# A look into Germany today



## Plainsman (Jul 30, 2003)

So everything is going to be wonderful with all the immigrants right? Here is where we will be shortly.



> Yesterday, at the hospital we had a meeting about how the situation
> here and at the other Munich hospitals is unsustainable. Clinics
> cannot handle emergencies, so they are starting to send everything to
> the hospitals.
> ...


----------



## Habitat Hugger (Jan 19, 2005)

total chaos everywhere, Plainsman. Bin Ladin must be smiling with the fishes right now! Too bad we got sucked in to try to export Democracy into the middle East! The " Arab Spring turned into a multi year Hurricaine!
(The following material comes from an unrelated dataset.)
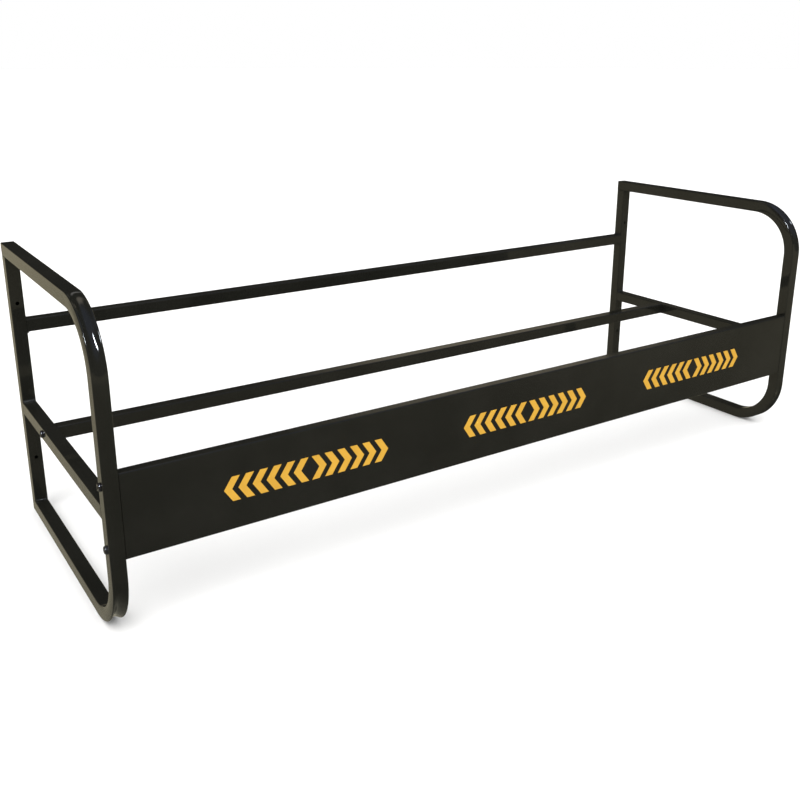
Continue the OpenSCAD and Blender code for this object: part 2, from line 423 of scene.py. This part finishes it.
def fasteners():
    turns = iter((0.3, 0.75, 1.3, 0.1, 0.52, 1.1))    # each socket stands at its own angle
    for side_name, side in SIDES.items():
        hoop_low, hoop_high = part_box(f"{side_name}_hoop_tube")
        seat_x = hoop_high.x if side > 0 else hoop_low.x
        for place in ("rail", "upper_panel", "lower_panel"):
            name = f"{side_name}_{place}_bolt"
            low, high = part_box(name)
            tip = low.x if side > 0 else high.x
            at = Vector((seat_x, middle(low.y, high.y), middle(low.z, high.z)))
            bolt(name, at, side, abs(seat_x - tip), next(turns))
        for place in ("upper_panel", "lower_panel"):
            name = f"{side_name}_{place}_nut"
            low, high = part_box(name)
            seat = high.x if side > 0 else low.x
            at = Vector((seat, middle(low.y, high.y), middle(low.z, high.z)))
            nut(name, at, -side)


# -- end caps

def rounded_square(side, r):
    steps = 6
    half = side / 2
    ring = []
    for n in range(4):
        cx = (half - r) * (1 if n in (0, 3) else -1)
        cz = (half - r) * (1 if n in (0, 1) else -1)
        for k in range(steps + 1):
            a = math.radians(90 * n + 90 * k / steps)
            ring.append((cx + r * math.cos(a), cz + r * math.sin(a)))
    return ring


def end_cap(name):
    low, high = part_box(name)
    side = high.x - low.x
    cx, cz = middle(low.x, high.x), middle(low.z, high.z)
    front, back = low.y, high.y
    flange = back - 3 * MM                   # where the plug ends and the flange starts
    plug = side - 3.4 * MM
    plug_r = 1.0 * MM
    outline = [                              # y, side and corner radius of each square
        (front, plug - 6 * MM, 0.6 * MM),
        (front, plug - 0.8 * MM, plug_r),
        (front + 1.5 * MM, plug, plug_r),
        (flange - 0.02 * MM, plug, plug_r),
        (flange, side - 1.0 * MM, CORNER - 0.5 * MM),
        (flange + 0.3 * MM, side - 0.1 * MM, CORNER),
        (back - 1.1 * MM, side - 0.1 * MM, CORNER),
        (back - 0.75 * MM, side - 0.3 * MM, CORNER),
        (back - 0.4 * MM, side - 0.9 * MM, CORNER - 0.3 * MM),
        (back - 0.2 * MM, side - 1.9 * MM, CORNER - 0.8 * MM),
        (back - 0.08 * MM, side - 4.5 * MM, 1.4 * MM),
        (back, side - 10 * MM, 1.2 * MM),
    ]
    rings = [[(cx + u, y, cz + v) for u, v in rounded_square(s, r)] for y, s, r in outline]
    bm = bmesh.new()
    loft(bm, rings)
    sharpen(add_piece(f"{name}_body", bm, PLASTIC, name), 50)


# ---------------------------------------------------------------- materials

class Nodes:
    """Short way to write the node tree of a material or of the world."""

    def __init__(self, owner, shader="Principled BSDF", place="Object"):
        owner.use_nodes = True
        self.owner = owner
        self.tree = owner.node_tree
        self.shader = self.tree.nodes[shader]
        self.place = self.tree.nodes.new("ShaderNodeTexCoord").outputs[place]

    def add(self, kind, inputs=(), **settings):
        node = self.tree.nodes.new(kind)
        for key, value in settings.items():
            setattr(node, key, value)
        for key, value in dict(inputs).items():
            self.put(node, key, value)
        return node

    def put(self, node, key, value):
        if isinstance(value, bpy.types.NodeSocket):
            self.tree.links.new(value, node.inputs[key])
        else:
            node.inputs[key].default_value = value

    def noise(self, scale, detail=2.0, rough=0.5):
        node = self.add("ShaderNodeTexNoise", {"Vector": self.place, "Scale": scale,
                                               "Detail": detail, "Roughness": rough})
        return node.outputs["Fac"]

    def spread(self, value, low, high, to_low, to_high, smooth=False):
        node = self.add("ShaderNodeMapRange", {"Value": value, "From Min": low, "From Max": high,
                                               "To Min": to_low, "To Max": to_high},
                        interpolation_type="SMOOTHSTEP" if smooth else "LINEAR")
        return node.outputs["Result"]

    def blend(self, factor, a, b):
        node = self.add("ShaderNodeMix", data_type="RGBA")
        self.put(node, 0, factor)
        self.put(node, 6, a)
        self.put(node, 7, b)
        return node.outputs[2]

    def between(self, value, low, high, a, b):
        """Colour a where value is low, colour b where it is high."""
        return self.blend(self.spread(value, low, high, 0.0, 1.0), a, b)

    def scaled(self, colour, factor):
        node = self.add("ShaderNodeVectorMath", {0: colour, "Scale": factor}, operation="SCALE")
        return node.outputs["Vector"]

    def maths(self, operation, a, b):
        node = self.add("ShaderNodeMath", operation=operation)
        self.put(node, 0, a)
        self.put(node, 1, b)
        return node.outputs[0]

    def bump(self, height, distance, strength, normal=None):
        node = self.add("ShaderNodeBump", {"Height": height, "Distance": distance, "Strength": strength})
        if normal:
            self.put(node, "Normal", normal)
        return node.outputs["Normal"]

    def finish(self, **sockets):
        for key, value in sockets.items():
            self.put(self.shader, key.replace("_", " "), value)
        return self.owner


def material_nodes(name):
    return Nodes(bpy.data.materials.new(name))


def painted(name, peel, rough_low, rough_high):
    """Gloss black paint: fine orange peel, slow change of tone, thin dust."""
    n = material_nodes(name)
    tone = n.noise(9.0, 3.0)
    colour = n.between(tone, 0.35, 0.65, (0.0082, 0.0083, 0.0067, 1), (0.0108, 0.0108, 0.0088, 1))
    grit = n.spread(n.noise(900.0, 2.0, 0.6), 0.66, 0.78, 0.0, 1.0)
    patches = n.spread(tone, 0.45, 0.7, 0.0, 1.0)
    dust = n.spread(n.maths("MULTIPLY", grit, patches), 0.0, 1.0, 0.0, 0.35)
    colour = n.blend(dust, colour, (0.045, 0.043, 0.038, 1))
    rough = n.spread(n.noise(26.0, 4.0, 0.6), 0.3, 0.7, rough_low, rough_high)
    waves = n.bump(n.noise(30.0, 2.0), 0.18 * MM, 0.5)
    skin = n.bump(n.noise(330.0, 1.5), 0.03 * MM * peel, 0.8, waves)
    return n.finish(Base_Color=colour, Roughness=rough, Normal=skin, IOR=1.45)


def black_steel():
    n = material_nodes("black_oxide_steel")
    tone = n.noise(240.0, 3.0)
    colour = n.between(tone, 0.3, 0.7, (0.045, 0.045, 0.048, 1), (0.09, 0.09, 0.094, 1))
    rough = n.spread(n.noise(600.0, 3.0), 0.3, 0.7, 0.09, 0.17)
    grain = n.bump(n.noise(1500.0, 2.0), 0.02 * MM, 0.6)
    return n.finish(Base_Color=colour, Roughness=rough, Metallic=0.85, Normal=grain)


def zinc():
    n = material_nodes("zinc_plated_steel")
    tone = n.noise(160.0, 4.0)
    colour = n.between(tone, 0.3, 0.7, (0.36, 0.37, 0.39, 1), (0.56, 0.56, 0.55, 1))
    rough = n.spread(n.noise(420.0, 3.0), 0.3, 0.7, 0.26, 0.46)
    grain = n.bump(n.noise(1200.0, 2.0), 0.02 * MM, 0.6)
    return n.finish(Base_Color=colour, Roughness=rough, Metallic=1.0, Normal=grain)


def plastic():
    n = material_nodes("moulded_plastic")
    tone = n.noise(70.0, 3.0)
    colour = n.between(tone, 0.3, 0.7, (0.010, 0.010, 0.010, 1), (0.017, 0.017, 0.016, 1))
    rough = n.spread(n.noise(300.0, 2.0), 0.3, 0.7, 0.38, 0.55)
    cells = n.add("ShaderNodeTexVoronoi", {"Vector": n.place, "Scale": 1500.0}).outputs["Distance"]
    grain = n.bump(cells, 0.04 * MM, 0.5)
    return n.finish(Base_Color=colour, Roughness=rough, Normal=grain)


def amber():
    n = material_nodes("amber_print")
    tone = n.noise(40.0, 4.0)
    colour = n.between(tone, 0.3, 0.7, (0.50, 0.265, 0.018, 1), (0.555, 0.305, 0.024, 1))
    speck = n.spread(n.noise(1300.0, 2.0, 0.6), 0.68, 0.8, 0.0, 0.35)
    colour = n.blend(speck, colour, (0.36, 0.18, 0.014, 1))
    rough = n.spread(n.noise(500.0, 2.0), 0.3, 0.7, 0.34, 0.46)
    grain = n.bump(n.noise(700.0, 2.0), 0.02 * MM, 0.6)
    return n.finish(Base_Color=colour, Roughness=rough, Normal=grain)


def floor_material():
    n = material_nodes("studio_floor")
    tone = n.noise(1.5, 4.0)
    colour = n.between(tone, 0.3, 0.7, (0.845, 0.845, 0.840, 1), (0.860, 0.860, 0.855, 1))
    rough = n.spread(n.noise(3.0, 2.0), 0.3, 0.7, 0.9, 1.0)
    return n.finish(Base_Color=colour, Roughness=rough, IOR=1.0)


PAINT = painted("black_gloss_paint", 0.4, 0.03, 0.06)
WELD_PAINT = painted("black_gloss_paint_on_welds", 0.8, 0.03, 0.07)
PANEL_PAINT = painted("black_gloss_paint_on_sheet", 0.5, 0.11, 0.17)
BLACK_STEEL = black_steel()
ZINC = zinc()
PLASTIC = plastic()
AMBER = amber()


# ---------------------------------------------------------------- the rack

for side_name in SIDES:
    hoop(side_name)
    frame_welds(side_name)
    rail_welds(side_name)
    end_cap(f"{side_name}_upper_end_cap")
    end_cap(f"{side_name}_lower_end_cap")
fasteners()

# the CAD nodes that stay visible get their looks from the same materials
SLOT_MATERIALS = {"black_paint": PAINT, "black_steel": BLACK_STEEL, "zinc_steel": ZINC,
                  "black_plastic": PLASTIC, "amber_film": AMBER}
for part in frame["record"]["subparts"]:
    cad = frame["nodes"][part["node"]]
    material = PANEL_PAINT if part["node"] == "front_panel" else SLOT_MATERIALS[part["material_slot"]]
    cad.data.materials.clear()
    cad.data.materials.append(material)


# ---------------------------------------------------------------- floor, light, camera

# lights that show only in glossy surfaces; wide and tall are half angles in degrees
WINDOWS = (
    {"towards": (-0.54, -0.49, 0.68), "wide": 5.0, "tall": 6.5, "strength": 150.0,
     "colour": (0.86, 0.93, 1.0)},           # the streaks on the bends and the glints on the bolts
    {"towards": (0.03, 0.42, 0.90), "wide": 18.0, "tall": 8.0, "strength": 1.2,
     "colour": (1.0, 0.9, 0.74)},            # the warm patch where the near top bend starts
    {"towards": (0.23, 0.77, 0.59), "wide": 8.0, "tall": 3.2, "strength": 0.7,
     "colour": (1.0, 0.98, 0.94)},           # the fine line before that patch
    {"towards": (0.60, 0.73, 0.325), "wide": 10.0, "tall": 3.8, "strength": 0.45,
     "colour": (1.0, 0.88, 0.65)},           # the warm stretch on the panel's top flange
)


def window_light(n, window):
    """Brightness of one window in each direction, with soft edges."""
    towards = Vector(window["towards"]).normalized()
    side = towards.cross(UP).normalized()

    def along(axis):
        node = n.add("ShaderNodeVectorMath", {0: n.place, 1: axis}, operation="DOT_PRODUCT")
        return node.outputs["Value"]

    def inside(offset, half):
        edge = math.sin(math.radians(half * 1.5))     # beyond it no light
        core = math.sin(math.radians(half * 0.4))     # within it full light
        return n.spread(n.maths("ABSOLUTE", offset, 0.0), edge, core, 0.0, 1.0, smooth=True)

    across = inside(along(side), window["wide"])
    upright = inside(along(side.cross(towards)), window["tall"])
    shape = n.maths("MULTIPLY", across, upright)
    facing = n.maths("GREATER_THAN", along(towards), 0.0)
    return n.maths("MULTIPLY", n.maths("MULTIPLY", shape, facing), window["strength"])


def room_in_gloss(n):
    """What glossy surfaces mirror: a warm floor, darker in front and right below, in a dark room
    with a cool ceiling over its front part, and the windows."""
    split = n.add("ShaderNodeSeparateXYZ", {"Vector": n.place})
    y, z = split.outputs["Y"], split.outputs["Z"]
    ground = n.between(z, -0.8, -0.2, (0.30, 0.29, 0.23, 1), (0.50, 0.45, 0.31, 1))
    in_front = n.spread(y, -0.5, 0.3, 1.0, 0.0)
    loss = n.spread(z, -0.45, -0.2, 0.80, 0.40)
    ground = n.scaled(ground, n.maths("SUBTRACT", 1.0, n.maths("MULTIPLY", in_front, loss)))
    overhead = n.spread(z, 0.35, 0.8, 0.0, 1.0, smooth=True)
    ceiling = n.maths("MULTIPLY", overhead, n.spread(y, 0.45, 0.0, 0.0, 1.0, smooth=True))
    air = n.blend(ceiling, (0.020, 0.019, 0.018, 1), (0.15, 0.20, 0.38, 1))
    room = n.blend(n.spread(z, -0.04, 0.04, 0.0, 1.0, smooth=True), ground, air)
    for window in WINDOWS:
        light = n.scaled(window["colour"], window_light(n, window))
        room = n.add("ShaderNodeVectorMath", {0: room, 1: light}, operation="ADD").outputs["Vector"]
    return room


def lay_floor():
    far_rim = 60.0                           # metres
    bm = bmesh.new()
    bmesh.ops.create_circle(bm, cap_ends=True, radius=far_rim, segments=96)
    mesh = bpy.data.meshes.new("floor")
    bm.to_mesh(mesh)
    bm.free()
    mesh.materials.append(floor_material())
    floor = bpy.data.objects.new("floor", mesh)
    floor.location.z = -0.4 * MM             # just clear of the hoops' undersides
    floor.visible_glossy = False             # glossy surfaces mirror the made-up room's floor instead
    bpy.context.scene.collection.objects.link(floor)


def light_world():
    """White to the camera, the made-up room in reflections, and an even grey for all other light."""
    world = bpy.data.worlds.new("studio")
    bpy.context.scene.world = world
    n = Nodes(world, "Background", "Generated")
    rays = n.add("ShaderNodeLightPath")
    lit = n.blend(rays.outputs["Is Glossy Ray"], (0.78, 0.78, 0.78, 1), room_in_gloss(n))
    n.put(n.shader, "Color", n.blend(rays.outputs["Is Camera Ray"], lit, (1, 1, 1, 1)))


def softbox(name, energy, colour, at, spread):
    """A broad, soft light from `at` towards the rack that doesn't show in reflections."""
    data = bpy.data.lights.new(name, "SUN")
    data.energy = energy
    data.color = colour
    data.angle = math.radians(spread)
    light = bpy.data.objects.new(name, data)
    light.location = at
    aim = Vector((0, 0, 0.2)) - Vector(at)   # 0.2 m up, inside the rack
    light.rotation_mode = "QUATERNION"
    light.rotation_quaternion = aim.to_track_quat("-Z", "Y")
    light.visible_glossy = False
    bpy.context.scene.collection.objects.link(light)


lay_floor()
light_world()
softbox("key", 2.8, (1.0, 0.99, 0.98), (-1.5, -2.5, 4.0), 50)
softbox("fill", 0.9, (0.98, 0.99, 1.0), (3.0, -2.0, 2.5), 60)

# the photograph's view: the same place, direction and lens
camera_data = bpy.data.cameras.new("camera")
camera_data.sensor_width = 36.0
camera_data.lens = 42.04
camera_data.shift_x = -0.00075
camera_data.shift_y = -0.0753
camera_data.dof.use_dof = False
camera = bpy.data.objects.new("camera", camera_data)
camera.location = (-1.14648, -1.57594, 0.88872)
azimuth, elevation = math.radians(-33.289), math.radians(16.965)
behind = Vector((math.sin(azimuth) * math.cos(elevation),
                 -math.cos(azimuth) * math.cos(elevation),
                 math.sin(elevation)))
camera.rotation_mode = "QUATERNION"
camera.rotation_quaternion = (-behind).to_track_quat("-Z", "Y")
bpy.context.scene.collection.objects.link(camera)
bpy.context.scene.camera = camera
bpy.context.scene.view_settings.view_transform = "Standard"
As predicted by a lo of people smarter than me! lol 
Having said that, like in one of,Shakespear's plays, " what's done is done!" And both political parties here in USA AND the rest of the cpuntries of the world should somehow work together to try to make things better! Finger pointing betwee American political parties or amount different countries does no one any good, only delays the inevitable tough decisions for solutions to the mess. 
I have no brilliant solutions though! :shake:

I suppose if I had to be uprooted from my way of life, risked everything by tying to go to a better place and was totally penniless, totally illiterate, and my child was sick, I'd want medications one way or another, too! Not unexpected from diseased starving third world uneducated people suddenly immersed into a totally different way of life, can't even speak the language, etc. with sick probably dying kids. And I 'll bet you would too! We'd both be desperate! Once again, no solutions from this computer!
A terrible mess!


----------



## Plainsman (Jul 30, 2003)

There is a simply solution HH. Close the borders and help them where they are at. Create a safe zone inside Syria and help them there. The problem is they are coming from much further south out of Africa, not just the mid east. These are people looking for a better life by wanting what we worked for. Just thieves with a little different angle. Since they leave their kids behind in clinics with the chance of never seeing them again they appear very primitive and self centered. ISIS will push as many north as they can and hide their people among them. If it wasn't for hiding their people among them ISIS would not bother them, or they would just kill them. Pushing them north is part of their strategy. Infiltrate, and burden the European and American system with millions of new welfare recipients. I can feel sorry for them, but I will not destroy America to save them. They will simply drag us down with them. I'm sick of the "looking for a better life" excuse. When I hear it now I loose sympathy.

This isn't conservative and liberal anymore. This is real life think with your brain, or think with your heart and loose everything. It's intelligent thought or stupid and emotional.


----------